Taking Crimea will be tough, agreed the former three-star commander of US Army forces in Europe, retired Lt. Gen. Ben Hodges — but, he said, retaking the peninsula is not optional. With Crimea and its naval bases in Russian hands, he said, Moscow can blockade all of Ukraine’s seaports at any time: “When you take that into account, the chances of Ukraine rebuilding its economy are zero.”

While an armored force can retake the southeast coast and cut Russia’s overland connection to Crimea, Hodges said, only long-range, precision-guided weapons can bring down “that stinking bridge” at Kerch and bombard Russian positions on the peninsula.

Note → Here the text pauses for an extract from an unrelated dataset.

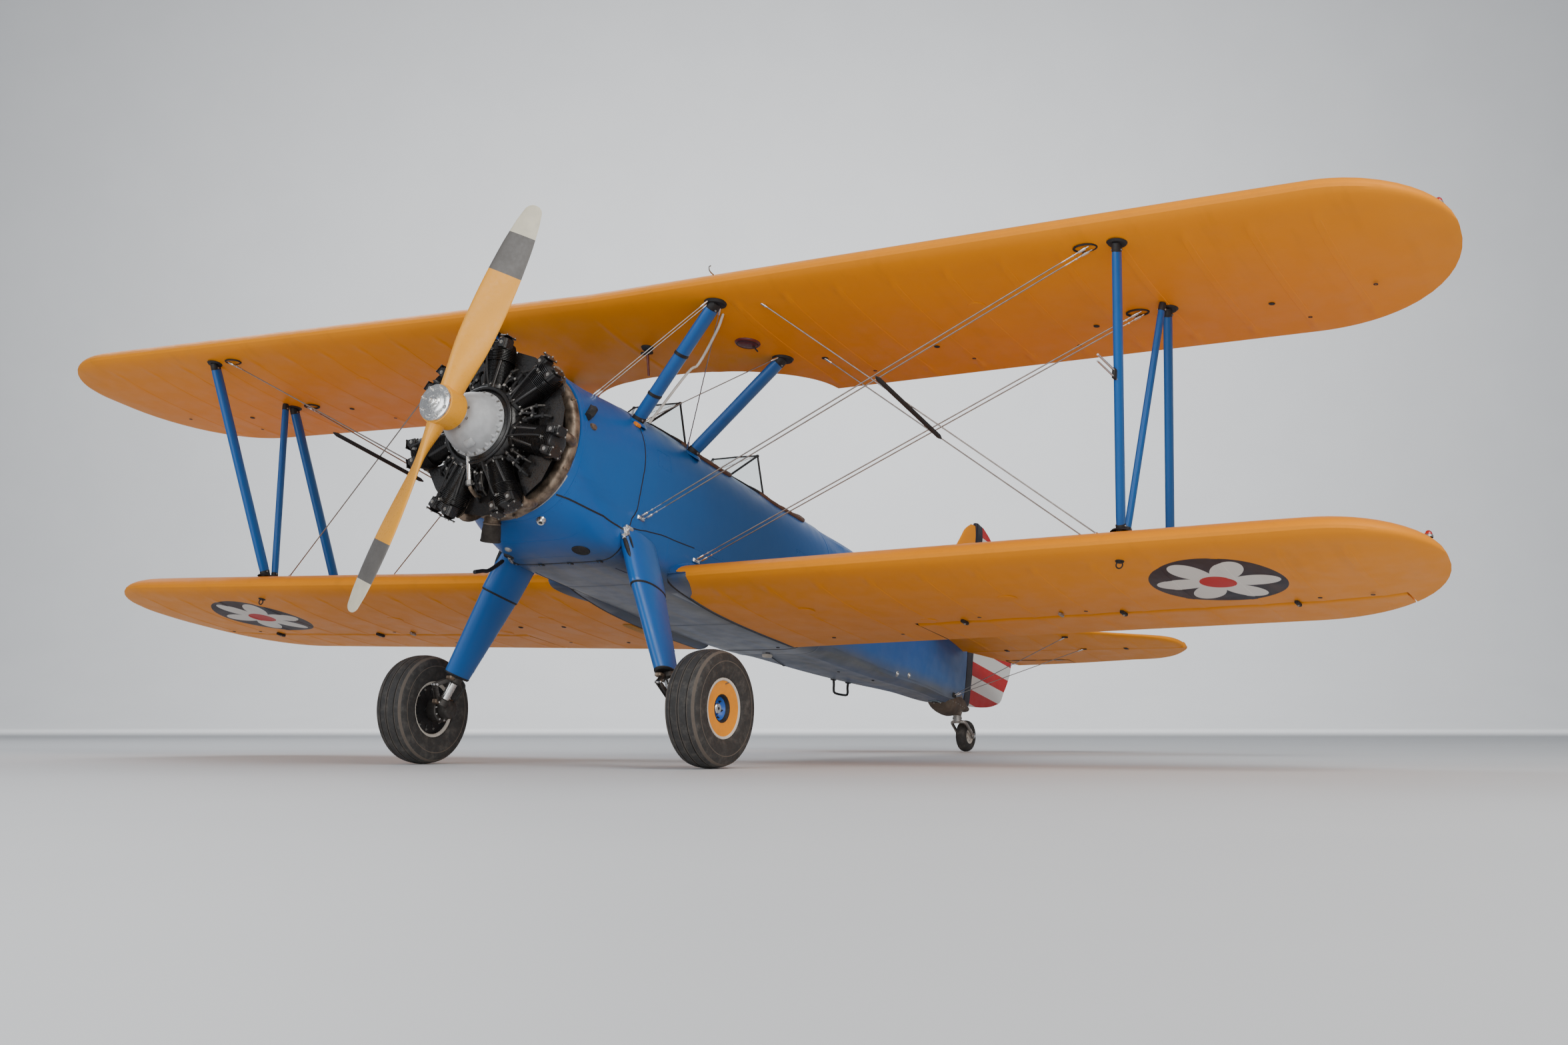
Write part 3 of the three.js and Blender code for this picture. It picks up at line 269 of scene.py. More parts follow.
class Paint:
    """A small helper to write a node material as nested calls."""

    def __init__(self, name, color, roughness, metallic=0.0, **sockets):
        self.material = bpy.data.materials.new(name)
        self.material.use_nodes = True
        self.tree = self.material.node_tree
        self.shader = self.tree.nodes["Principled BSDF"]
        self.color = tuple(color) + (1,)
        self.shader.inputs["Base Color"].default_value = self.color
        self.shader.inputs["Roughness"].default_value = roughness
        self.shader.inputs["Metallic"].default_value = metallic
        for key, value in sockets.items():
            self.shader.inputs[key.replace("_", " ")].default_value = value
        self.roughness = roughness
        self.height = None

    def node(self, kind, **values):
        made = self.tree.nodes.new(kind)
        for key, value in values.items():
            setattr(made, key, value)
        return made

    def link(self, value, socket):
        if isinstance(value, bpy.types.NodeSocket):
            self.tree.links.new(value, socket)
        else:
            socket.default_value = value

    def place(self):
        """The point's place in the aircraft's frame."""
        if not hasattr(self, "_place"):
            mapping = self.node("ShaderNodeMapping")
            self.tree.links.new(self.node("ShaderNodeTexCoord").outputs["Object"], mapping.inputs["Vector"])
            mapping.inputs["Rotation"].default_value = (TILT, 0, 0)
            mapping.inputs["Location"].default_value = -(TURN.transposed() @ OFFSET)
            self._place = mapping.outputs["Vector"]
        return self._place

    def axis(self, which):
        if not hasattr(self, "_axes"):
            split = self.node("ShaderNodeSeparateXYZ")
            self.link(self.place(), split.inputs[0])
            self._axes = split.outputs
        return self._axes[which]

    def math(self, operation, a, b=0.0, c=None):
        made = self.node("ShaderNodeMath", operation=operation)
        self.link(a, made.inputs[0])
        self.link(b, made.inputs[1])
        if c is not None:
            self.link(c, made.inputs[2])
        return made.outputs[0]

    def scaled(self, factors):
        made = self.node("ShaderNodeVectorMath", operation="MULTIPLY")
        self.link(self.place(), made.inputs[0])
        made.inputs[1].default_value = factors
        return made.outputs[0]

    def noise(self, scale, detail=4.0, rough=0.55, stretch=None):
        made = self.node("ShaderNodeTexNoise")
        self.link(self.scaled(stretch) if stretch else self.place(), made.inputs["Vector"])
        made.inputs["Scale"].default_value = scale
        made.inputs["Detail"].default_value = detail
        made.inputs["Roughness"].default_value = rough
        return made.outputs[0]

    def spread(self, value, low, high, to_low=0.0, to_high=1.0):
        """Maps low..high to to_low..to_high, softly and held at both ends."""
        made = self.node("ShaderNodeMapRange")
        made.interpolation_type = "SMOOTHSTEP"
        self.link(value, made.inputs["Value"])
        made.inputs["From Min"].default_value = low
        made.inputs["From Max"].default_value = high
        made.inputs["To Min"].default_value = to_low
        made.inputs["To Max"].default_value = to_high
        return made.outputs[0]

    def mix(self, factor, a, b):
        made = self.node("ShaderNodeMix", data_type="RGBA")
        self.link(factor, made.inputs["Factor"])
        self.link(a if isinstance(a, bpy.types.NodeSocket) else tuple(a)[:3] + (1,), made.inputs[6])
        self.link(b if isinstance(b, bpy.types.NodeSocket) else tuple(b)[:3] + (1,), made.inputs[7])
        return made.outputs[2]

    def set_color(self, value):
        self.link(value, self.shader.inputs["Base Color"])
        return self

    def set_rough(self, value):
        self.link(value, self.shader.inputs["Roughness"])
        return self

    def bump(self, height, distance, strength=1.0):
        made = self.node("ShaderNodeBump")
        self.link(height, made.inputs["Height"])
        made.inputs["Distance"].default_value = distance
        made.inputs["Strength"].default_value = strength
        if self.height is not None:
            self.link(self.height, made.inputs["Normal"])
        self.height = made.outputs[0]
        self.link(self.height, self.shader.inputs["Normal"])
        return self

    def worn(self, amount=0.12, scale=2.2, dirt=(0.05, 0.035, 0.02), base=None, rough=0.12):
        """Uneven colour, faint stains and a roughness that varies with them."""
        base = self.color if base is None else base
        broad = self.spread(self.noise(scale, 5), 0.3, 0.7, 0, amount)
        fine = self.spread(self.noise(scale * 14, 4, 0.7), 0.45, 0.8, 0, amount * 0.7)
        stained = self.mix(self.math("MAXIMUM", broad, fine), base, dirt)
        self.set_color(stained)
        self.set_rough(self.spread(self.noise(scale * 5, 4), 0.3, 0.7, self.roughness,
                                   self.roughness + rough))
        return stained

    def weave(self):
        """The threads of a doped fabric, faint under the paint."""
        turn = 2 * math.pi / THREAD_PITCH
        waves = [self.math("SINE", self.math("MULTIPLY", self.axis(i), turn)) for i in range(3)]
        both = self.math("ADD", self.math("ADD", waves[0], waves[1]), waves[2])
        return self.bump(both, THREAD_HEIGHT, 0.5)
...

How long would it take? “Ukraine has the capability to liberate Crimea by the end of this summer — if the US decides we want them to win and we provide the capabilities now,” Hodges said. “Unfortunately I don’t see the evidence the administration actually wants them to win, [because] it’s using a process that will get stuff there by the end of this year.”

“If the administration decides that we want Ukraine to win, there’ll be no question,” he said. “Ukraine will win.”

One leading Russia expert was more cautious about any kind of prediction. “It’s premature to judge how this year will go,” said Michael Kofman, Russia expert at the thinktank CNA and host of a podcast on the conflict, The Russia Contingency. “Uncertainty about both forces combined with a lull in offensive operations up until last week renders this picture difficult to judge.

“I do agree that there’s no ‘game changer’ capability we have, and that this is the wrong way to think about war in general,” Kofman told Breaking Defense. “It’s ultimately about quantity, force employment, mobilization and reconstitution” — not specific technologies.

“I generally agree that a major breakthrough is unlikely, but wars can enter a gradually-then-suddenly pattern,” he said: Attrition can accumulate invisibly until it brings about a sudden collapse, much as slowly rising temperatures can cause Antarctic ice shelves to suddenly splinter into icebergs. “Things in war,” he warned, “are contingent.”